Ça commence. Le film se lance assez rapidement, rythme saccadé et mise en scène qui coupe toutes les 10 secondes. En guise d’introduction, 5 minutes sur le passé de Daniel Ellsberg au Vietnam (le fameux Whistleblower qui est à l’origine de toute cette affaire), puis nous voilà transportés dans les coulisses d’un Washington Post effervescent, avec un Tom Hanks énergique et une Meryl Streep soucieuse de légitimer sa position de directrice du journal dans un milieu majoritairement masculin. Puis tout s’enchaîne très rapidement. Bientôt tous sont pris comme dans une spirale infernale qui pousse sans cesse à aller de l’avant jusqu’à la décision finale d’une impossible publication des fameux Pentagon Papers. Il est un peu difficile d’accrocher, et même parfois c’est tout à fait désagréable, jusqu’à ce qu’on se rende compte que cela sert en fait très bien le propos du film. Les travellings ici ne sont comme que des ébauches, on n’est pas dans le contemplatif, ils servent plus à précipiter l’action. Dans cette atmosphère de confusion et de précipitation, la prise de décision apparaît d’autant plus fatidique et contingente : publier ou ne pas publier ? Là se joue le destin du Washington Post mais aussi de la presse, sans oublier le pays tout entier.

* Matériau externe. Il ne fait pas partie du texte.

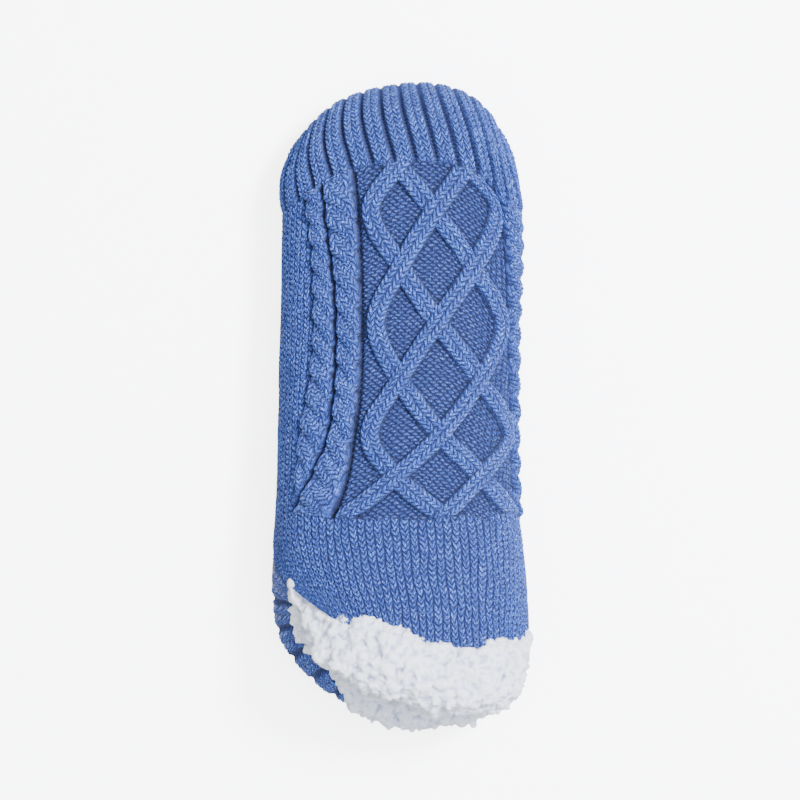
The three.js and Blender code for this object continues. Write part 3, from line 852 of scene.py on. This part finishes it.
def scaled(tree, value, low, high, to_low=0.0, to_high=1.0):
    node = tree.nodes.new("ShaderNodeMapRange")
    tree.links.new(value, node.inputs["Value"])
    set_inputs(node, {"From Min": low, "From Max": high, "To Min": to_low, "To Max": to_high})
    return node.outputs["Result"]


def from_srgb(*color):
    """A colour given from 0 to 255 as it shows on screen, as a linear one."""
    shares = [c / 255 for c in color]
    return tuple(s / 12.92 if s <= 0.04045 else ((s + 0.055) / 1.055) ** 2.4 for s in shares)


def bumped(tree, shader, height, strength, distance):
    bump = tree.nodes.new("ShaderNodeBump")
    set_inputs(bump, {"Strength": strength, "Distance": distance})
    tree.links.new(height, bump.inputs["Height"])
    tree.links.new(bump.outputs["Normal"], shader.inputs["Normal"])


def yarn_gaps(tree):
    """How far a point lies in the gaps between the yarns, from 0 to 1, from its wale and course."""
    work = partial(calculate, tree)
    wale, course, purl, apart = (attribute(tree, name) for name in ("wale", "course", "purl", "apart"))
    place = work("ABSOLUTE", work("SUBTRACT", wale, work("ROUND", wale)))
    turn = work("MULTIPLY", work("MULTIPLY_ADD", place, LEG_RISE, course), math.pi)
    leg = work("ABSOLUTE", work("SINE", turn))
    between_legs = scaled(tree, leg, 0.12, 0.75, 0.95, 0.0)
    line = scaled(tree, place, 0.35, 0.45, 0.0, 1.2)
    between_wales = work("MULTIPLY", line, apart)
    in_middle = scaled(tree, place, 0.0, 0.1, 0.45, 0.0)
    plain = work("MAXIMUM", work("MAXIMUM", between_legs, between_wales), in_middle)

    row = work("FLOOR", course)
    shifted = work("ADD", wale, work("FRACT", work("MULTIPLY", row, 0.5)))
    a = work("SUBTRACT", shifted, work("ROUND", shifted))
    b = work("SUBTRACT", work("SUBTRACT", course, row), 0.5)
    wide = work("POWER", work("MULTIPLY", work("ABSOLUTE", a), 1 / 0.44), 2.0)
    high = work("POWER", work("MULTIPLY", work("ABSOLUTE", b), 2.0), 2.0)
    far = work("ADD", wide, high)
    bars = scaled(tree, far, 0.3, 1.0, 0.0, 1.0)
    is_purl = work("GREATER_THAN", purl, 0.5)
    plain_part = work("MULTIPLY", plain, work("SUBTRACT", 1.0, is_purl))
    return work("MULTIPLY_ADD", bars, is_purl, plain_part)


def knit_material():
    material, tree, shader = new_material("heathered_knit")
    place = object_place(tree)
    stretch = tree.nodes.new("ShaderNodeMapping")
    stretch.inputs["Scale"].default_value = (1.7, 0.8, 1.7)
    tree.links.new(place, stretch.inputs["Vector"])
    fibres = noise_node(tree, stretch.outputs["Vector"], 1500, 3.0, 0.8)
    flecks = noise_node(tree, stretch.outputs["Vector"], 520, 2.0, 0.6)
    clouds = noise_node(tree, place, 40, 3.0, 0.5)

    heather = ramp(tree, fibres, [
        (0.39, from_srgb(6, 18, 70)),
        (0.47, from_srgb(18, 42, 112)),
        (0.53, from_srgb(30, 60, 144)),
        (0.61, from_srgb(116, 155, 236)),
    ])
    tinted = blend_colors(tree, "MULTIPLY", 0.55, heather, ramp(tree, flecks, [
        (0.32, (0.62, 0.66, 0.78)),
        (0.62, (1.0, 1.0, 1.0)),
    ]))
    clouded = blend_colors(tree, "MULTIPLY", 0.5, tinted, ramp(tree, clouds, [
        (0.35, (0.84, 0.86, 0.9)),
        (0.65, (1.0, 1.0, 1.0)),
    ]))
    by_tone = ramp(tree, scaled(tree, attribute(tree, "tone"), -0.8, 0.8), [
        (0.2, (0.55, 0.6, 0.7)),
        (0.55, (1.0, 1.0, 1.0)),
        (0.85, (1.65, 1.56, 1.35)),
    ])
    color = blend_colors(tree, "MULTIPLY", 0.8, clouded, by_tone)
    gaps = yarn_gaps(tree)
    # Painted shade colour for the gaps between yarns and the hollows of the relief.
    painted_crevice_shade = from_srgb(14, 22, 62)
    for value, reach, shares, over in (
        # Painted highlight: the tops of the yarns drawn lighter.
        (gaps, (0.0, 0.4), (0.22, 0.0), from_srgb(70, 108, 194)),
        # Painted shade: the gaps between the yarns drawn dark.
        (gaps, (0.1, 1.0), (0.0, 0.95), painted_crevice_shade),
        # Painted shade: gutters, rib grooves, sunken purl ground and the flap drawn darker.
        (attribute(tree, "painted_shade"), (0.0, 1.0), (0.0, 0.88), from_srgb(22, 34, 82)),
        # Painted shade in the small and the broad hollows of the knit's relief.
        (attribute(tree, "near"), (0.1, 0.6), (0.0, 0.5), painted_crevice_shade),
        (attribute(tree, "painted_broad_shade"), (0.3, 1.6), (0.0, 0.6), from_srgb(16, 24, 60)),
    ):
        color = blend_colors(tree, "MIX", scaled(tree, value, *reach, *shares), color, over)
    tree.links.new(color, shader.inputs["Base Color"])
    set_inputs(shader, {
        "Roughness": 0.82,
        "Specular IOR Level": 0.25,
        "Sheen Weight": 0.06,
        "Sheen Roughness": 0.5,
        "Sheen Tint": (0.75, 0.84, 1.0, 1.0),
    })
    bumped(tree, shader, calculate(tree, "MULTIPLY_ADD", gaps, -0.8, fibres), 0.9, 0.0005)
    return material


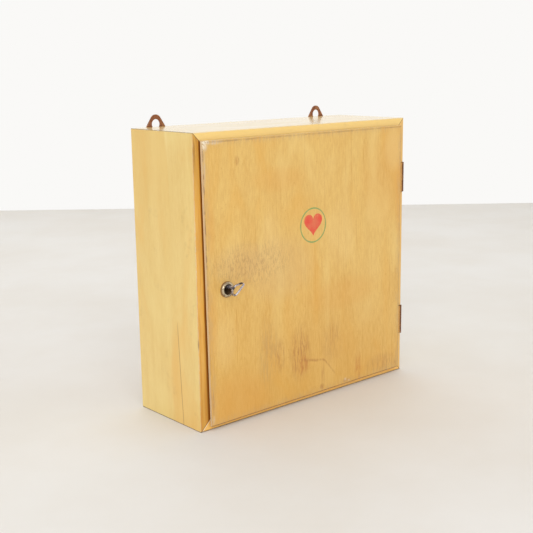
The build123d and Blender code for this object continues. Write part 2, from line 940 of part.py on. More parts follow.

On est donc tenu en haleine tout le long, les différentes personnalités hautes en couleur font et défont les tentatives de décisions à des moments absolument cruciaux et c’est dans le projet de Spielberg de donner l’impression que ces moments fatidiques de l’histoire tiennent à très peu. Ainsi il travaille avec une étonnante justesse à créer et amener la tension avec un rythme millimétré et très efficace. La trame admirablement servie par des acteurs tenant très bien leur rôle donne vie à cette architecture de qualité. Ça fait déjà beaucoup de qualités.

Et il ne faut pas tellement en chercher plus dans ce film. D’où peut être la réticence de certains. Il s’avère très bon quand considéré « simplement » comme ce qu’il prétend être, une sorte de célébration d’un épisode clé de l’histoire des Etats Unis en prenant le point de vue audacieux de l’intimité des acteurs majeurs : ce qui explique l’enthousiasme omniprésent dans le propos du film et son ton assez monochrome avec un Nixon menaçant et distant, unique véritable antagoniste. Ce n’est qu’un épisode « célébré », qui d’ailleurs laisse entrevoir sur sa fin la suite des évènements (Watergate) et se clôt donc avec un accord tacite sur une histoire déjà connue de tous. On acquiesce ensembles, satisfaits d’avoir observé ce tableau incarnant la liberté de la presse après avoir bien été cuisinés par ce « drame/thriller » (selon Allociné) on n’en demande pas plus.

Pour qui saura se contenter des limites du propos du film et de ses ambitions, Pentagon Papers sera un très bon film, parce que très efficace, et même doté d’un relatif intérêt historique.